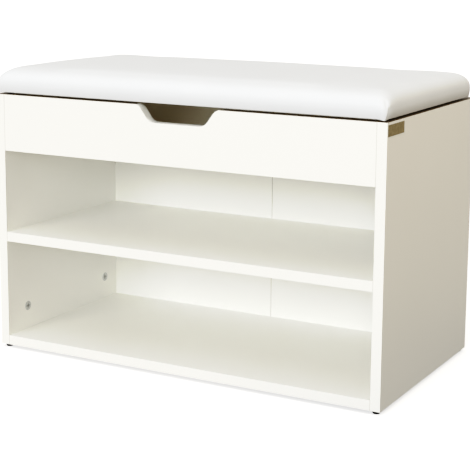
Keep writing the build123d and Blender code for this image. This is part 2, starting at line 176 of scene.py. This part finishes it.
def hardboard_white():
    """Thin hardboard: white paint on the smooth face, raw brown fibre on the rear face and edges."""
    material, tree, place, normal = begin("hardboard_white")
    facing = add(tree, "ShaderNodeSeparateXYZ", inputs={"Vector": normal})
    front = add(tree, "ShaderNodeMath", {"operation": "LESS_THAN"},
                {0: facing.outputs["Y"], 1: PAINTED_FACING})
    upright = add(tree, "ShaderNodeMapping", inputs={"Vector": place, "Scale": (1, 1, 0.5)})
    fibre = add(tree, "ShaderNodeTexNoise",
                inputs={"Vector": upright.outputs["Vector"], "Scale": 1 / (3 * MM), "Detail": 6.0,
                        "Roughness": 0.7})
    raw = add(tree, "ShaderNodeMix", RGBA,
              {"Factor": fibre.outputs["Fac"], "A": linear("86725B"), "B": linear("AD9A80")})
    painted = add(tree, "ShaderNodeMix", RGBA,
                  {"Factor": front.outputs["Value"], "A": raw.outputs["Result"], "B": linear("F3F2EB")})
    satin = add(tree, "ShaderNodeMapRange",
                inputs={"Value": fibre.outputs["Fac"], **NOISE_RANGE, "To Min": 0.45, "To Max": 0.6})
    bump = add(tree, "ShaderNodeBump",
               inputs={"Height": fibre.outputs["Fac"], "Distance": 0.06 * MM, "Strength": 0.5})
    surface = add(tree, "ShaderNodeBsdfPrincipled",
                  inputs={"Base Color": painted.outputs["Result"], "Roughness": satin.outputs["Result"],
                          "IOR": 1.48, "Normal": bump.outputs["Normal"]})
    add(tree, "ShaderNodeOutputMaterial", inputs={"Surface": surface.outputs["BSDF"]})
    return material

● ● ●

WHAT IS BEING ASKED: Extract the full listing above without alteration.

RESULT BELOW:
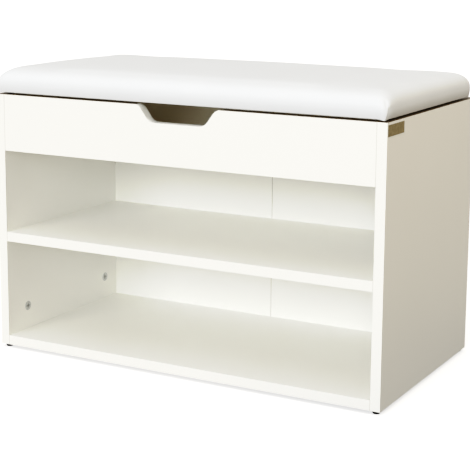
Keep writing the build123d and Blender code for this image. This is part 2, starting at line 176 of scene.py. This part finishes it.
def hardboard_white():
    """Thin hardboard: white paint on the smooth face, raw brown fibre on the rear face and edges."""
    material, tree, place, normal = begin("hardboard_white")
    facing = add(tree, "ShaderNodeSeparateXYZ", inputs={"Vector": normal})
    front = add(tree, "ShaderNodeMath", {"operation": "LESS_THAN"},
                {0: facing.outputs["Y"], 1: PAINTED_FACING})
    upright = add(tree, "ShaderNodeMapping", inputs={"Vector": place, "Scale": (1, 1, 0.5)})
    fibre = add(tree, "ShaderNodeTexNoise",
                inputs={"Vector": upright.outputs["Vector"], "Scale": 1 / (3 * MM), "Detail": 6.0,
                        "Roughness": 0.7})
    raw = add(tree, "ShaderNodeMix", RGBA,
              {"Factor": fibre.outputs["Fac"], "A": linear("86725B"), "B": linear("AD9A80")})
    painted = add(tree, "ShaderNodeMix", RGBA,
                  {"Factor": front.outputs["Value"], "A": raw.outputs["Result"], "B": linear("F3F2EB")})
    satin = add(tree, "ShaderNodeMapRange",
                inputs={"Value": fibre.outputs["Fac"], **NOISE_RANGE, "To Min": 0.45, "To Max": 0.6})
    bump = add(tree, "ShaderNodeBump",
               inputs={"Height": fibre.outputs["Fac"], "Distance": 0.06 * MM, "Strength": 0.5})
    surface = add(tree, "ShaderNodeBsdfPrincipled",
                  inputs={"Base Color": painted.outputs["Result"], "Roughness": satin.outputs["Result"],
                          "IOR": 1.48, "Normal": bump.outputs["Normal"]})
    add(tree, "ShaderNodeOutputMaterial", inputs={"Surface": surface.outputs["BSDF"]})
    return material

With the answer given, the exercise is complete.